• [Instruction]: Please write out the material below exactly as given.

--------------------

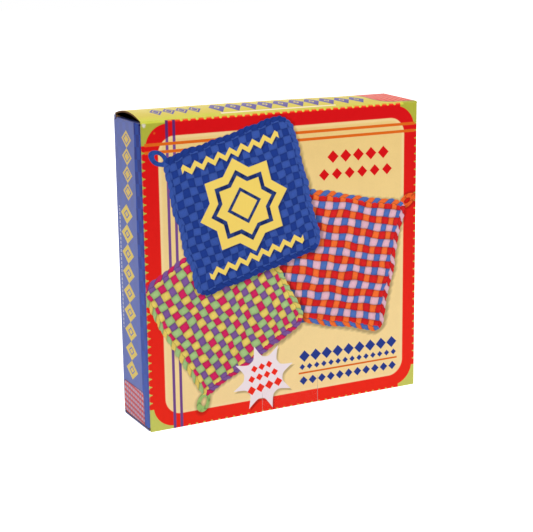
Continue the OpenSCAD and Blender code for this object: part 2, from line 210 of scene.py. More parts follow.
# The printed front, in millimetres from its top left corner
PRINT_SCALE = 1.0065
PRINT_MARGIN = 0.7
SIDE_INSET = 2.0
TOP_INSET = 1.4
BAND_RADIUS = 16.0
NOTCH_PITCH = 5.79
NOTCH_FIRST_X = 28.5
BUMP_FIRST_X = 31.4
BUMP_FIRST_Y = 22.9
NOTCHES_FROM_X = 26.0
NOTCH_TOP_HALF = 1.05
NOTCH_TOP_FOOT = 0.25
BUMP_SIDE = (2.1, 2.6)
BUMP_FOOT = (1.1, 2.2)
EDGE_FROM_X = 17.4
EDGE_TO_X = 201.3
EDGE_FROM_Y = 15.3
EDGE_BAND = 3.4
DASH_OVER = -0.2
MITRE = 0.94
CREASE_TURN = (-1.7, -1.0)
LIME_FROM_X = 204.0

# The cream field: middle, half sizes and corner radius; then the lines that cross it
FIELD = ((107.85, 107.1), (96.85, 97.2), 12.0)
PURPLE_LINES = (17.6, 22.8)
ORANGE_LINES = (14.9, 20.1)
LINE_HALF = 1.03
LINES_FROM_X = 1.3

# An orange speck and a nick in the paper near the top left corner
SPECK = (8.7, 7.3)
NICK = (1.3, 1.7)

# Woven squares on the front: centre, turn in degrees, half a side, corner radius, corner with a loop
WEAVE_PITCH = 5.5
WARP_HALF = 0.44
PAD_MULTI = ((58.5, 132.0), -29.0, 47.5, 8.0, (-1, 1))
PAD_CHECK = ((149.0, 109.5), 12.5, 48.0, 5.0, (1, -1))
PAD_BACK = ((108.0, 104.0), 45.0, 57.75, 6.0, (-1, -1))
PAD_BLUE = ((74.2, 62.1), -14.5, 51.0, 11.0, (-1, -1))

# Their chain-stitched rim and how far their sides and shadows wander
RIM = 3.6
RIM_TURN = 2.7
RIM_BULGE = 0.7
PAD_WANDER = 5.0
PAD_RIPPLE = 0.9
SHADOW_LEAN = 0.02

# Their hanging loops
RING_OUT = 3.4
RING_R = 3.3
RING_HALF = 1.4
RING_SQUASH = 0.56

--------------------

• [Output below]:
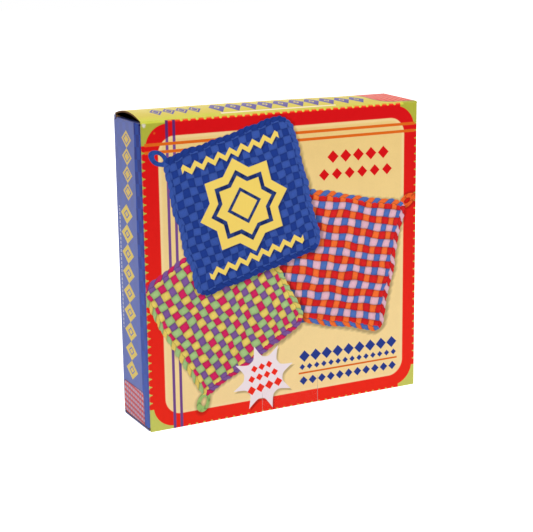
Continue the OpenSCAD and Blender code for this object: part 2, from line 210 of scene.py. More parts follow.
# The printed front, in millimetres from its top left corner
PRINT_SCALE = 1.0065
PRINT_MARGIN = 0.7
SIDE_INSET = 2.0
TOP_INSET = 1.4
BAND_RADIUS = 16.0
NOTCH_PITCH = 5.79
NOTCH_FIRST_X = 28.5
BUMP_FIRST_X = 31.4
BUMP_FIRST_Y = 22.9
NOTCHES_FROM_X = 26.0
NOTCH_TOP_HALF = 1.05
NOTCH_TOP_FOOT = 0.25
BUMP_SIDE = (2.1, 2.6)
BUMP_FOOT = (1.1, 2.2)
EDGE_FROM_X = 17.4
EDGE_TO_X = 201.3
EDGE_FROM_Y = 15.3
EDGE_BAND = 3.4
DASH_OVER = -0.2
MITRE = 0.94
CREASE_TURN = (-1.7, -1.0)
LIME_FROM_X = 204.0

# The cream field: middle, half sizes and corner radius; then the lines that cross it
FIELD = ((107.85, 107.1), (96.85, 97.2), 12.0)
PURPLE_LINES = (17.6, 22.8)
ORANGE_LINES = (14.9, 20.1)
LINE_HALF = 1.03
LINES_FROM_X = 1.3

# An orange speck and a nick in the paper near the top left corner
SPECK = (8.7, 7.3)
NICK = (1.3, 1.7)

# Woven squares on the front: centre, turn in degrees, half a side, corner radius, corner with a loop
WEAVE_PITCH = 5.5
WARP_HALF = 0.44
PAD_MULTI = ((58.5, 132.0), -29.0, 47.5, 8.0, (-1, 1))
PAD_CHECK = ((149.0, 109.5), 12.5, 48.0, 5.0, (1, -1))
PAD_BACK = ((108.0, 104.0), 45.0, 57.75, 6.0, (-1, -1))
PAD_BLUE = ((74.2, 62.1), -14.5, 51.0, 11.0, (-1, -1))

# Their chain-stitched rim and how far their sides and shadows wander
RIM = 3.6
RIM_TURN = 2.7
RIM_BULGE = 0.7
PAD_WANDER = 5.0
PAD_RIPPLE = 0.9
SHADOW_LEAN = 0.02

# Their hanging loops
RING_OUT = 3.4
RING_R = 3.3
RING_HALF = 1.4
RING_SQUASH = 0.56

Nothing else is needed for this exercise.